Enfim, o Liberal não é naïve, como os Crentes na Razão!

Por abandonar esta ingenuidade fantasmagórica, fragmentam o poder e cria, artificialmente a co-dependência horizontal.


A ética Liberal parte de um pressuposto, a meu ver, insofismável: a igualdade é anti-ética, apenas a diferença está aberta à busca do encontro e da busca de co-vivência. Todos os demais modelos, contemplativos, ao serem monistas são a-éticos, exigindo a eliminação do outro a fim de produzir uma sociedade hierárquica e movida por um princípio de dependência vertical.

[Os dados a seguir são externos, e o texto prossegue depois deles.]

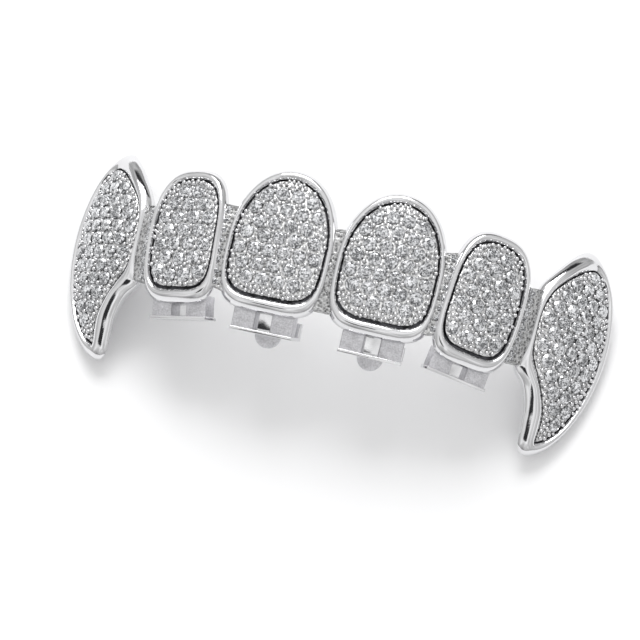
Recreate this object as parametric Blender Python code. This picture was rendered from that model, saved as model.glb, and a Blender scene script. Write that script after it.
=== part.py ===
"""A six-cap fanged tooth jewel: one cast metal piece and a field of stones set in the face of each cap.

Each cap is drawn in its own plane, with u away from the middle of the mouth, v towards the gum and w
out of the face. The caps then stand side by side along the dental arch, faces up, and the finished
jewel is turned to lie on the rear edges of its two fangs, as it would on a table.
"""

import math

import bmesh
import bpy
import numpy as np
from mathutils import Matrix, Vector
from mathutils.geometry import convex_hull_2d, delaunay_2d_cdt

# Cap faces, in metres: rise is above the cap's own middle line and drop is below it
CENTRAL_WIDTH = 0.0092
CENTRAL_RISE = 0.0066
CENTRAL_DROP = 0.0058
LATERAL_WIDTH = 0.0072
LATERAL_RISE = 0.0062
LATERAL_DROP = 0.0055
FANG_WIDTH = 0.0089
FANG_RISE = 0.0090
FANG_DROP = 0.0096

# How each cap stands along the arch: its turn about the long axis of the tooth, and how far its
# middle line lies below that of the central caps
CENTRAL_TURN = math.radians(4)
LATERAL_TURN = math.radians(23.5)
FANG_TURN = math.radians(42.5)
LATERAL_SINK = 0.0008
FANG_SINK = 0.0019

# Gaps between neighbouring caps, which the strips fill
CENTRE_GAP = 0.0003
LATERAL_GAP = 0.00045
FANG_GAP = 0.0018

# How far a lateral cap is turned in its own plane, its top away from the middle of the mouth
LATERAL_SPIN = math.radians(-5)

# Roundness of the faces across and up the tooth
CENTRAL_ROUND = 0.0120
LATERAL_ROUND = 0.0150
FANG_ROUND = 0.0110
LONG_ROUND = 0.0280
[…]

Para apontar para um sumário sem concluir ou fechar a questão, podemos dizer: o que enfrentamos hoje é um esforço descomunal de forças monistas, violentas, truculentas, sádicas, a-éticas, tirânicas, etc., que, pretensamente fundadas na Razão, no Conhecimento, na Ciência, na Verdade, visam destruir, eliminar, extinguir, solapar qualquer possibilidade de questionar tal Mentira e, assim, fundar um Estado Sádico de imposição de legalidade da qual eles mesmos estarão isentos.


Os deuses estão saindo do Inferno e seus Cavaleiros (fome, guerra, peste e monismo) já se aplicam na expansão do deserto. “Só um Deus ainda pode nos salvar.”